> Provided entries:
————
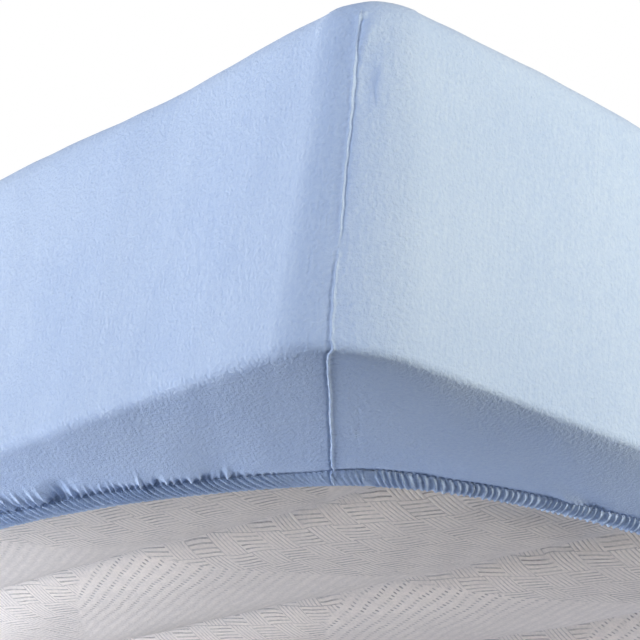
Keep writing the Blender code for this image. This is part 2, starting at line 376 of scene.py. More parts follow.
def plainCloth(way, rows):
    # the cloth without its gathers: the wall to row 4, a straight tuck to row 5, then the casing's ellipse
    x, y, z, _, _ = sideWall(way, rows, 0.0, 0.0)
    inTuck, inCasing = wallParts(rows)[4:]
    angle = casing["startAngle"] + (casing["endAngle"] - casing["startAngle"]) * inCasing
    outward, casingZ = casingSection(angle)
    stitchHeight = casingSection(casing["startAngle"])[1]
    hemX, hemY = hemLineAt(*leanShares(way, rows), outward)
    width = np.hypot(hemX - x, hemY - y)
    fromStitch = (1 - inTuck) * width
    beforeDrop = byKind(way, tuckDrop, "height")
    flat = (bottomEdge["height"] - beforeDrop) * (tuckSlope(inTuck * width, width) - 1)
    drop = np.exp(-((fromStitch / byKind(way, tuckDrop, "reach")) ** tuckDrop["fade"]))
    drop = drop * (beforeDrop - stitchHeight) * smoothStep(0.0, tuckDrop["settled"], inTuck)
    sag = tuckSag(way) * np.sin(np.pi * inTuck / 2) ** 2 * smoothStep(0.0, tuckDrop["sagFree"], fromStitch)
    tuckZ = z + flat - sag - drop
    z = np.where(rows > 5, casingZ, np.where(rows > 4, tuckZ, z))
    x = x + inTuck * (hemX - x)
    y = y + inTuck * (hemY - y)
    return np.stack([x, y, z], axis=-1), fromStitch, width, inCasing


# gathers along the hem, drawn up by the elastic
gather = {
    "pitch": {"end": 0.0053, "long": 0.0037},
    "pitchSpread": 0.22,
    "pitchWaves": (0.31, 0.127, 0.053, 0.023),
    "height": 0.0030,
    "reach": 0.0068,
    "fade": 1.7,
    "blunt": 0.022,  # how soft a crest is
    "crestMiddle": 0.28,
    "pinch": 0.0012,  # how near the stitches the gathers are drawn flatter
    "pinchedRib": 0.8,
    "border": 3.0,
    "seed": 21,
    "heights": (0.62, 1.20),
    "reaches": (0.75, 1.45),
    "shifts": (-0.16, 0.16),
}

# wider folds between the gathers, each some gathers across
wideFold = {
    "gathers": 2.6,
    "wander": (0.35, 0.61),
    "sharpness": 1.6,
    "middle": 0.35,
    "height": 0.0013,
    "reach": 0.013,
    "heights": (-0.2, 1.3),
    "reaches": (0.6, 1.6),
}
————
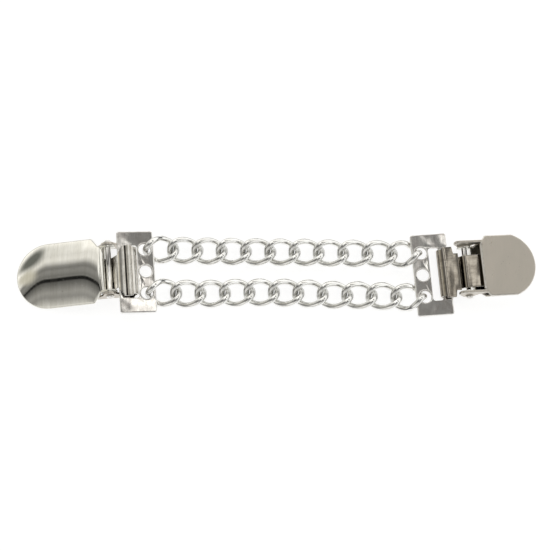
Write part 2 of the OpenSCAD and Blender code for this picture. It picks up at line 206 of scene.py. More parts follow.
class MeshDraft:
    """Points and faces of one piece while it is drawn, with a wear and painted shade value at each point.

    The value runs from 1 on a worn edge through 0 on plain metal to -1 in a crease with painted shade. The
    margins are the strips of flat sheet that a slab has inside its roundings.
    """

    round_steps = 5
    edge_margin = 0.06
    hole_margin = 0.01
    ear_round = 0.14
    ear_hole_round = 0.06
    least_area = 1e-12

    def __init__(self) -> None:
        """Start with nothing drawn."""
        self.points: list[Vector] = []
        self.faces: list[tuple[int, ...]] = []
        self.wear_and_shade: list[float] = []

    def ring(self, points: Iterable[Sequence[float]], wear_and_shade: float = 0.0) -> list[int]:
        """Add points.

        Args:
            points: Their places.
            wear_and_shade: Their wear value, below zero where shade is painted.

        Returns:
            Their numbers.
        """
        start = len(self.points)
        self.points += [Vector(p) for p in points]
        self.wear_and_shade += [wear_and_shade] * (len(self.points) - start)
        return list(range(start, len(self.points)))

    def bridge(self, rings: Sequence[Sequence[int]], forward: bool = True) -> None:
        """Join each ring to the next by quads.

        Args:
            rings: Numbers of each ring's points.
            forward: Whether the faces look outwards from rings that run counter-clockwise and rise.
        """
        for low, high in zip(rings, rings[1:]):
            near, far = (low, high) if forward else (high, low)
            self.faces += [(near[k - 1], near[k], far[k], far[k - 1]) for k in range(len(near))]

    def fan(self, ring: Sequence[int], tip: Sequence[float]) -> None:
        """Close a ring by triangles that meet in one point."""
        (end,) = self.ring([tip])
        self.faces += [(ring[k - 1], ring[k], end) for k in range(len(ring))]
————
> What the task asks: The lines from the one containing "Keep writing the" to the one containing "return np.stack([x, y, z], axis=-1), fromStitch, width, inCasing", both included, are to be extracted exactly; give no other line.

> Solution to this exercise:
Keep writing the Blender code for this image. This is part 2, starting at line 376 of scene.py. More parts follow.
def plainCloth(way, rows):
    # the cloth without its gathers: the wall to row 4, a straight tuck to row 5, then the casing's ellipse
    x, y, z, _, _ = sideWall(way, rows, 0.0, 0.0)
    inTuck, inCasing = wallParts(rows)[4:]
    angle = casing["startAngle"] + (casing["endAngle"] - casing["startAngle"]) * inCasing
    outward, casingZ = casingSection(angle)
    stitchHeight = casingSection(casing["startAngle"])[1]
    hemX, hemY = hemLineAt(*leanShares(way, rows), outward)
    width = np.hypot(hemX - x, hemY - y)
    fromStitch = (1 - inTuck) * width
    beforeDrop = byKind(way, tuckDrop, "height")
    flat = (bottomEdge["height"] - beforeDrop) * (tuckSlope(inTuck * width, width) - 1)
    drop = np.exp(-((fromStitch / byKind(way, tuckDrop, "reach")) ** tuckDrop["fade"]))
    drop = drop * (beforeDrop - stitchHeight) * smoothStep(0.0, tuckDrop["settled"], inTuck)
    sag = tuckSag(way) * np.sin(np.pi * inTuck / 2) ** 2 * smoothStep(0.0, tuckDrop["sagFree"], fromStitch)
    tuckZ = z + flat - sag - drop
    z = np.where(rows > 5, casingZ, np.where(rows > 4, tuckZ, z))
    x = x + inTuck * (hemX - x)
    y = y + inTuck * (hemY - y)
    return np.stack([x, y, z], axis=-1), fromStitch, width, inCasing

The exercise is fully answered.